O PL 2858/2022, de autoria do ex-deputado Major Vitor Hugo, “concede anistia a todos os que tenham participado de manifestações em qualquer lugar do território nacional do dia 30 de outubro de 2022”.

O projeto de lei do Major Vitor Hugo, datado de 2022, portanto anterior aos atos de 8 de janeiro, possui outros seis projetos apensados por versarem sobre o mesmo tema: anistia a manifestantes. Um dos textos, apresentado pelo deputado Cabo Gilberto Silva (PL-PB), é direto em relação a conceder a anistia aos participantes e réus pelos atos antidemocráticos de 8 de janeiro.

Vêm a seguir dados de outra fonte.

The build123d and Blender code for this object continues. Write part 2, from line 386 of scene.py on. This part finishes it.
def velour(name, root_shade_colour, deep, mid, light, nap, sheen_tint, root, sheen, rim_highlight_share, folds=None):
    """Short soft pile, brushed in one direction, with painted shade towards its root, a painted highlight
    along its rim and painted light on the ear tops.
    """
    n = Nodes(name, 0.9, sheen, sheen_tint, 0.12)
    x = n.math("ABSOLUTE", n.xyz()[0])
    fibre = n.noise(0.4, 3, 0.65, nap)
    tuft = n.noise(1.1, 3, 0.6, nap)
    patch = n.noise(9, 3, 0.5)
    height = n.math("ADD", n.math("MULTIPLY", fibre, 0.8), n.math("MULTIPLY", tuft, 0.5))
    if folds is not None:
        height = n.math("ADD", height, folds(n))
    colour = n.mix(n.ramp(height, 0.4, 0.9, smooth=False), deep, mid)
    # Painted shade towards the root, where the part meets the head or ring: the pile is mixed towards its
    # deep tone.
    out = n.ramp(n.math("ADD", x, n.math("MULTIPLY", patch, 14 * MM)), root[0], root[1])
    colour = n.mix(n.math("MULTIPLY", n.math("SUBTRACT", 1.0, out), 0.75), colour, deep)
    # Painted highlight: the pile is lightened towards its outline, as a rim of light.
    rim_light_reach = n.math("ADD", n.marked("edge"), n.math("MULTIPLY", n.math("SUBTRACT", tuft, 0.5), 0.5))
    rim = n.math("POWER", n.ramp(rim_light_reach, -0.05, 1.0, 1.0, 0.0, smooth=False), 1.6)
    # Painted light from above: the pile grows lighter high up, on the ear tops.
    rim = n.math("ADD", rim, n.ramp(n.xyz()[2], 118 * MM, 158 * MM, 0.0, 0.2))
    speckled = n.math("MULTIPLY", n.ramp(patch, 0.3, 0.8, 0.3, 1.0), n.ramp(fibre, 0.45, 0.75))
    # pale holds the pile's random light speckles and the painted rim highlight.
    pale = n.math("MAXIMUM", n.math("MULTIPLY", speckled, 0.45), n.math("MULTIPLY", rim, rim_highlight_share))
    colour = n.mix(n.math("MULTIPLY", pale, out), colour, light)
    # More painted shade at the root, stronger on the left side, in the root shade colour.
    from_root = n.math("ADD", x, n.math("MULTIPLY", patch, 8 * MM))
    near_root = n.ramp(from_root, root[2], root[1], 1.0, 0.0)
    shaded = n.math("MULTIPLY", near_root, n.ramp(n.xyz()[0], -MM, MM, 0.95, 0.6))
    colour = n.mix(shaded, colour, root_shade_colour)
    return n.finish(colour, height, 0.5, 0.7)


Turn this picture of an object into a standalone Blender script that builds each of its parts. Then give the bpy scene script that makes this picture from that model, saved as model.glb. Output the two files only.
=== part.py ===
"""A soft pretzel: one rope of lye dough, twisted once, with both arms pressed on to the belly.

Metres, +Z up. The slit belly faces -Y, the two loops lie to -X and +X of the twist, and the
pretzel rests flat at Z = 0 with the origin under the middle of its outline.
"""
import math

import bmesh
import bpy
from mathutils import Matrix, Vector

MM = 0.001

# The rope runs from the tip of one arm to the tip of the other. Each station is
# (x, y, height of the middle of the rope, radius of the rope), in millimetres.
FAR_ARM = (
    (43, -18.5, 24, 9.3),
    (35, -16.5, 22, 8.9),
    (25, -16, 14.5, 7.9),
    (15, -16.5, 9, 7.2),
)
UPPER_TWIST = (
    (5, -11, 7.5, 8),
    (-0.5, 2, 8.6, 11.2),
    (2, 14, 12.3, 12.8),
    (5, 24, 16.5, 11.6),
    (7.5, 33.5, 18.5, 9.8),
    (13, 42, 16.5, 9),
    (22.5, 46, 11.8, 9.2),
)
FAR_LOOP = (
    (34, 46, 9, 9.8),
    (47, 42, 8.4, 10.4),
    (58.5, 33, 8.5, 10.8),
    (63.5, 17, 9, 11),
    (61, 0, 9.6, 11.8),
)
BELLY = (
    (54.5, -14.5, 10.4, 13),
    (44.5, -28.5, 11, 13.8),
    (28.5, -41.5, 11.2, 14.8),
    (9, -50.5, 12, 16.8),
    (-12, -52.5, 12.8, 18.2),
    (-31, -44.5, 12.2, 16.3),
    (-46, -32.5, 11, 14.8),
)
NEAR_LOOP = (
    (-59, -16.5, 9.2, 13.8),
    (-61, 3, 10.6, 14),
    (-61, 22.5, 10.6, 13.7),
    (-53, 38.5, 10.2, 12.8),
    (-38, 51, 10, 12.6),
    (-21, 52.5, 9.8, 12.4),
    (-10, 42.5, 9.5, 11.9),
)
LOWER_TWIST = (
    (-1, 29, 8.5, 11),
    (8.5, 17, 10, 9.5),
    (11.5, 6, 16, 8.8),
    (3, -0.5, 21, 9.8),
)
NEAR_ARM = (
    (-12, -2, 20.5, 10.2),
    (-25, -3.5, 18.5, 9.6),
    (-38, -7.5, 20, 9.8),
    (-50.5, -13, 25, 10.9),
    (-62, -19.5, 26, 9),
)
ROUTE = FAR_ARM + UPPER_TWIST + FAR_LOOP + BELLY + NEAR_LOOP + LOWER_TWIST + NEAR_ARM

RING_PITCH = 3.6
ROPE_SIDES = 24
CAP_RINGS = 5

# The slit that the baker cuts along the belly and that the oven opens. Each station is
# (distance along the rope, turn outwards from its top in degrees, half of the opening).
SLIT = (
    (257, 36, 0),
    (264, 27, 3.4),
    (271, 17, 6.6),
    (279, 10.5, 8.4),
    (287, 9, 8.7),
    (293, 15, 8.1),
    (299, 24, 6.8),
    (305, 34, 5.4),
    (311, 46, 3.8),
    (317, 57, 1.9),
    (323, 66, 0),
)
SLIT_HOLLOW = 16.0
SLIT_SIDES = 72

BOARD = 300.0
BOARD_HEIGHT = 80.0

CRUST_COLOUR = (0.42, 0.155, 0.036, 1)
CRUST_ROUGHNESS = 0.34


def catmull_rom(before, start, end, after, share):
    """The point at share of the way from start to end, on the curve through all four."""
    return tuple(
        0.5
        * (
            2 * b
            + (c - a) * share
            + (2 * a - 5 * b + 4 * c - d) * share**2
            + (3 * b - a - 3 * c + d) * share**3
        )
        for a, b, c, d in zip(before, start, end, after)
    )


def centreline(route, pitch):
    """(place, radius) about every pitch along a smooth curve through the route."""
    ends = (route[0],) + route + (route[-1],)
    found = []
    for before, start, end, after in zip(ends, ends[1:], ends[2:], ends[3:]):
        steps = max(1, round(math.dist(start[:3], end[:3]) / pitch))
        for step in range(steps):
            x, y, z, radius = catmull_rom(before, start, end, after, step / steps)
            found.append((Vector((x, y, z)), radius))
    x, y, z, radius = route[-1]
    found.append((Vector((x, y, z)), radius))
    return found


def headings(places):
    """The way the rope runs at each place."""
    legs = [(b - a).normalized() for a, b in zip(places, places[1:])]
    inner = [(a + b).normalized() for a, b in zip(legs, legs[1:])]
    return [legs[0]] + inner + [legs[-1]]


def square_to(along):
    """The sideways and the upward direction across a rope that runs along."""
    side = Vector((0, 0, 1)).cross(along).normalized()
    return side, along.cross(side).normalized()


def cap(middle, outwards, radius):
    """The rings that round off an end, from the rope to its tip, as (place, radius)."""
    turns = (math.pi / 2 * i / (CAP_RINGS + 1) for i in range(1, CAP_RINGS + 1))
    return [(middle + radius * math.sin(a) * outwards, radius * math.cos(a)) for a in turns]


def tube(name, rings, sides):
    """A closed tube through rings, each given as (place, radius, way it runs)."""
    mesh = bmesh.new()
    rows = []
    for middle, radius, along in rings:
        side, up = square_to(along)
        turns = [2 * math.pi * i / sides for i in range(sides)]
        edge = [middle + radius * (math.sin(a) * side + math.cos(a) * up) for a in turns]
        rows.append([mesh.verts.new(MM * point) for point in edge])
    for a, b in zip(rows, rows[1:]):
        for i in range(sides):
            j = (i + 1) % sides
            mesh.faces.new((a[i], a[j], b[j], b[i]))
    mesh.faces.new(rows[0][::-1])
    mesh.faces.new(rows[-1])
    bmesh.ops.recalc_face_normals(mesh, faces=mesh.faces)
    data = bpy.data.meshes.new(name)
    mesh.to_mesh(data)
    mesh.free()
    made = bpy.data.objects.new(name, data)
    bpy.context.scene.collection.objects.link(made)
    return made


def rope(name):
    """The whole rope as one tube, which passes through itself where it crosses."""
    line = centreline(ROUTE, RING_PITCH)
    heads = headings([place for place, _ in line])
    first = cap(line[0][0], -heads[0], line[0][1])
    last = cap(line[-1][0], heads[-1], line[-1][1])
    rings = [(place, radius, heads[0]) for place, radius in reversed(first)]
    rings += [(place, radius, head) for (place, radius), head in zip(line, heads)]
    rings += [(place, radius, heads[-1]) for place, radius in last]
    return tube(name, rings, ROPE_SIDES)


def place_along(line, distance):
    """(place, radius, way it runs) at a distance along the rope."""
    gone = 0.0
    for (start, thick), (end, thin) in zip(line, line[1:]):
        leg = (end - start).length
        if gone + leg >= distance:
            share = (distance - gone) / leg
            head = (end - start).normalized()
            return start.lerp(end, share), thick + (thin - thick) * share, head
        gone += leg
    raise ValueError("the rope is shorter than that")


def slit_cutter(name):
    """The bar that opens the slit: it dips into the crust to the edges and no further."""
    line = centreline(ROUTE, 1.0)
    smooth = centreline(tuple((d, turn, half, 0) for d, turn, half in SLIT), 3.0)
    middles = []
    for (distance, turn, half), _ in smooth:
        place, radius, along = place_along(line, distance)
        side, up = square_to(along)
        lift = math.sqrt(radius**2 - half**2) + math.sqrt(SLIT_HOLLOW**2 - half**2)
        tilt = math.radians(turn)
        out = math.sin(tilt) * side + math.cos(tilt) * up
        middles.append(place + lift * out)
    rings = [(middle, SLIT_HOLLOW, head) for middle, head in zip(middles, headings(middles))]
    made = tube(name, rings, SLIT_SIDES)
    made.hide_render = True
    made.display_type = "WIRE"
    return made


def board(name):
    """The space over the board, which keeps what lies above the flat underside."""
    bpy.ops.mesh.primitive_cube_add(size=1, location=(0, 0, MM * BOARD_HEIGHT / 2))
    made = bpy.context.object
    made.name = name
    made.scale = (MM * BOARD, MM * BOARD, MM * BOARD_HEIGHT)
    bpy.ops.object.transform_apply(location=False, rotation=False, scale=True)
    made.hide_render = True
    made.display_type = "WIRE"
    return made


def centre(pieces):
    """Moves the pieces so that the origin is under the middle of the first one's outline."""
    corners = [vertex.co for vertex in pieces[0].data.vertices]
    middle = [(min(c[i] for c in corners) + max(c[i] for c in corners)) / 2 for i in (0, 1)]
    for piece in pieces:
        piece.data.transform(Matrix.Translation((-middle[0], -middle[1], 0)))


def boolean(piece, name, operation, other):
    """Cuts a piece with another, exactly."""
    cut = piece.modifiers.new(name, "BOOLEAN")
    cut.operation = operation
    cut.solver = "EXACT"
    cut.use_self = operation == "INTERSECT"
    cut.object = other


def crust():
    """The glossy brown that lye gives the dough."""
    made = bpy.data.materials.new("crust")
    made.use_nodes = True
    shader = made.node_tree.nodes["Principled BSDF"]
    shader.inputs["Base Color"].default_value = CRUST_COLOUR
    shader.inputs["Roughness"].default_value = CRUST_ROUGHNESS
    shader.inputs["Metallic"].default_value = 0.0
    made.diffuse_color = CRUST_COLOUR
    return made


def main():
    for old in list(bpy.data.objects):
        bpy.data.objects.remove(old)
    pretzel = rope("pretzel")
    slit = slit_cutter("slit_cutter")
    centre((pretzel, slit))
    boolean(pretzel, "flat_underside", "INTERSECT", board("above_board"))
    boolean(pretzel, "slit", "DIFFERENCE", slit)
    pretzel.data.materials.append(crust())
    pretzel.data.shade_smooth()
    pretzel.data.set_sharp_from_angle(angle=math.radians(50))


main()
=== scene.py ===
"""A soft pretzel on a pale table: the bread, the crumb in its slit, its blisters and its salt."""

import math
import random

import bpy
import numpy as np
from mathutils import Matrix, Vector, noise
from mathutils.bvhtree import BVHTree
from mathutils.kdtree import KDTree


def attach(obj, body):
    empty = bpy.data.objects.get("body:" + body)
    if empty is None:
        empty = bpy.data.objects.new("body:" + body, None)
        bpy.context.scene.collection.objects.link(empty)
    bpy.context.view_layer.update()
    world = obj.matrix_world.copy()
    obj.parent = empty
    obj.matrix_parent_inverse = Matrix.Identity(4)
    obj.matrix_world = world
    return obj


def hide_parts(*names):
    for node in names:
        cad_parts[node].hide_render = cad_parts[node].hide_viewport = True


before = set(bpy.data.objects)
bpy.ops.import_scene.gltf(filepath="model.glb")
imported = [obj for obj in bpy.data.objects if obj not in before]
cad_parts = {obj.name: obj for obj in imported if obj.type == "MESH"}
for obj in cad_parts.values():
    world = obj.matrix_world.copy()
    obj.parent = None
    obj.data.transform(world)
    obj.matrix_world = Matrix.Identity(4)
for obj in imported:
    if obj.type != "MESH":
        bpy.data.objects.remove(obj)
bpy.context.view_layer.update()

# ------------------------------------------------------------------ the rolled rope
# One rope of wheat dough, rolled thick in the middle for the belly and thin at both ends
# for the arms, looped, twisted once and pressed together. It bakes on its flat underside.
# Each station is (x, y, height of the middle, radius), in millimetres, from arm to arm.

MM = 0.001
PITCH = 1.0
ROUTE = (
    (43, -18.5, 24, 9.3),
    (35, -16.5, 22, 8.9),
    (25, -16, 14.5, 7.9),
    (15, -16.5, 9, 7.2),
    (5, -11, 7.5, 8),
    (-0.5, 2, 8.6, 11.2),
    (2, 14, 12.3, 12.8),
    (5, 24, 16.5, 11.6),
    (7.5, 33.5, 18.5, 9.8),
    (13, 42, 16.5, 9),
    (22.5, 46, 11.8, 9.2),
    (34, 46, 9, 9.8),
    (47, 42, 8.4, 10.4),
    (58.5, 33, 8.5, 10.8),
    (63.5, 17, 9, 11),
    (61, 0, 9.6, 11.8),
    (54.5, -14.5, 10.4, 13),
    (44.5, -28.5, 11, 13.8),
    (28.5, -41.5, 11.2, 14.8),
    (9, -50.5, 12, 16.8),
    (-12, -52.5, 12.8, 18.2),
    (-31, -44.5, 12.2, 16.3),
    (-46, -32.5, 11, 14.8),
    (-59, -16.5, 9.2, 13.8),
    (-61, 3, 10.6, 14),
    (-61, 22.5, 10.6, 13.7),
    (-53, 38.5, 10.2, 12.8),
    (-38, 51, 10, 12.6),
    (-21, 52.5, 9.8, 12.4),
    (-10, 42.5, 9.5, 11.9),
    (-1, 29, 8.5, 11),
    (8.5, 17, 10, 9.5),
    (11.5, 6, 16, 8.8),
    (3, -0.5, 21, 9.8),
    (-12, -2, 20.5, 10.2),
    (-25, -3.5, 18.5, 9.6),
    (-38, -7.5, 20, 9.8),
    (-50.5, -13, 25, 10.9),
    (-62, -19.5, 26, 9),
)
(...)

“Concede anistia aos acusados e condenados pelos crimes definidos nos arts. 359-L e 359-M do Decreto-Lei nº 2.848, de 7 de dezembro de 1940 – Código Penal, em razão das manifestações ocorridas em Brasília, na Praça dos Três Poderes, no dia 08 de janeiro de 2023.”, diz a ementa do projeto. 

<><> O PL do Fim das Delações Criminosas

 A urgência do PL 4.372 de 2016, que proíbe que pessoas presas façam delação premiada, foi aprovada nessa quarta-feira (13) na Câmara dos Deputados, assim como o PL dos Estupradores, em votação simbólica, quando os parlamentares não precisam registrar o voto no painel eletrônico.

O objetivo evidente dos bolsonaristas é anular as delações de Mauro Cid e Ronnie Lessa para livrar Jair Bolsonaro e milicianos.

Os três projetos traçam um retrato sem retoques do bolsonarismo: criminalização das mulheres estupradas e liberdade para criminosos e golpistas.